With my resignation and realization that to be satisfied I would have to move to what bassists call “big iron”; I started looking at my options for big, ridiculously loud tube amps. SVTs, with their weight, and only a single channel were right out. What won out for me was the Fender Super Bassman. 15 lbs lighter than an Ampeg SVT, with the same 300W of 6550’s, and 2 switchable channels. The vintage channel is voiced like my old roommates Bassman Ten (an EQ that’s set up like a guitar amp), but with the extra wattage to make you be gentle with the EQ and not ruin its good qualities for bass by running that channel too hard. The overdrive channel is heaven, as it has a very flexible EQ that’s more like a modern bass amp (you can even boost mids!). I haven’t been excited by a Fender bass amp in years, but this one has been pretty amazing for the day or so I’ve owned it.

I just bought a GK MB115 combo with 200 Watts and wondered if I’d ever turn the gain or volume past 4. LOL

I’m in awe of scabpicker’s big iron.

Nice rig

I’m barely getting started on bass. Taking lessons at Scott’s Bass Lessons Academy online.

“15 pounds lighter than the SVT” - but what does it weigh?? Man, anything over ~35 lbs, forget it.

I’ve heard guitarists talk about sag and how they use it.
http://www.aikenamps.com/index.php/what-is-sag

That level of playing is so far beyond me. LOL

I do have one tube amp. A Fender Blues jr. from the 1990’s.

I’ll post this for the threads bass players.

It’s only available till midnight May 1. I should have posted it Friday and didn’t think about it.

Danny Mo Morris Motown Masters Bootcamp is usually offered live and seats sell out quickly.

This is a recorded version from a boot camp he did online at Scott’s site a couple years ago.

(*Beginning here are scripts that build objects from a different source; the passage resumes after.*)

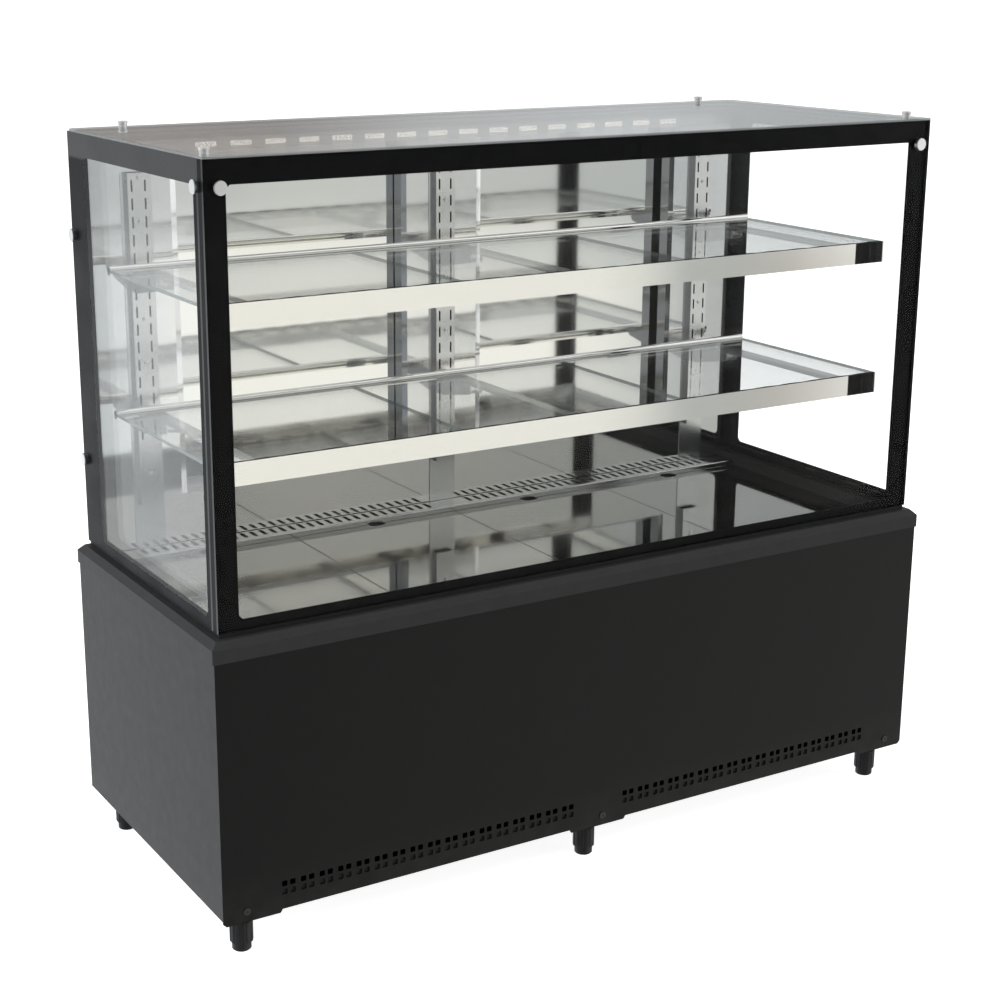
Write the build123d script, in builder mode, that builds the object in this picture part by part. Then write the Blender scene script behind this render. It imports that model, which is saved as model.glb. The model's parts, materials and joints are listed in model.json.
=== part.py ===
from build123d import *
import os

# Refrigerated deli case: a glass box with two glass shelves on a closed base.
# Millimetres. X to the right, Y to the back, Z up; the origin is on the floor
# under the middle of the footprint, and the customer side faces -Y.

# ------------------------------------------------------------------ overall
CASE_W, CASE_D = 1500.0, 623.0        # outside of the ledge
BODY_W, BODY_D = 1494.0, 617.0        # outside of the base cladding
BOX_W, BOX_D = 1462.0, 585.0          # outside of the glass box, less its rear overhang
BODY_Z = 81.0                         # underside of the base
LEDGE_Z0, LEDGE_Z1 = 531.5, 566.0     # ledge, bottom and top
PANE_Z0, PANE_Z1 = 574.0, 1318.0      # side and front glass, bottom and top
TOP_T = 4.0                           # top glass
SHEET = 1.6                           # cladding sheet

# ------------------------------------------------------------------ glazing
FRONT_PANE, FRONT_GAP = 6.0, 14.0     # each pane, and the gap between the two
SIDE_PANE, SIDE_GAP = 5.0, 10.0
FRONT_T = 2 * FRONT_PANE + FRONT_GAP
SIDE_T = 2 * SIDE_PANE + SIDE_GAP
BOX_X, BOX_Y = BOX_W / 2, BOX_D / 2
BOX_BACK = 298.0                      # rear edge of the side and top glass
INNER_X = BOX_X - SIDE_T              # inner face of the side glass
INNER_Y = -BOX_Y + FRONT_T            # inner face of the front glass
BORDER_SIDE, BORDER_TOP, BORDER_LOW = 39.0, 40.0, 17.0
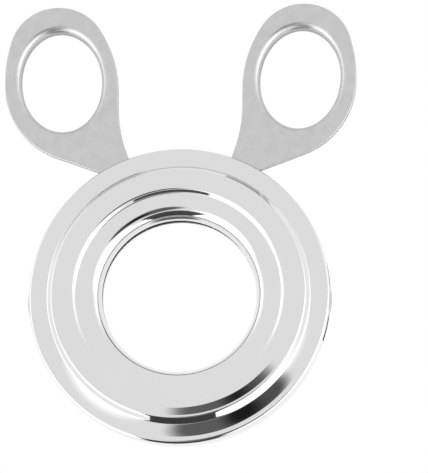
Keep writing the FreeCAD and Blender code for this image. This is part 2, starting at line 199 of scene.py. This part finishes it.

Danny is a professor at Berklee College of Music and teaches bass. He’s one of the best teachers for Motown and R&B.

I bought it yesterday. There’s seven video files. Quite a few hours of video. There’s nearly three gig of files to download.
http://www.scottsbasslessons.com/motown-masters-bundle

I bought my bass primarily to play this style and I’m very excited to get these lessons.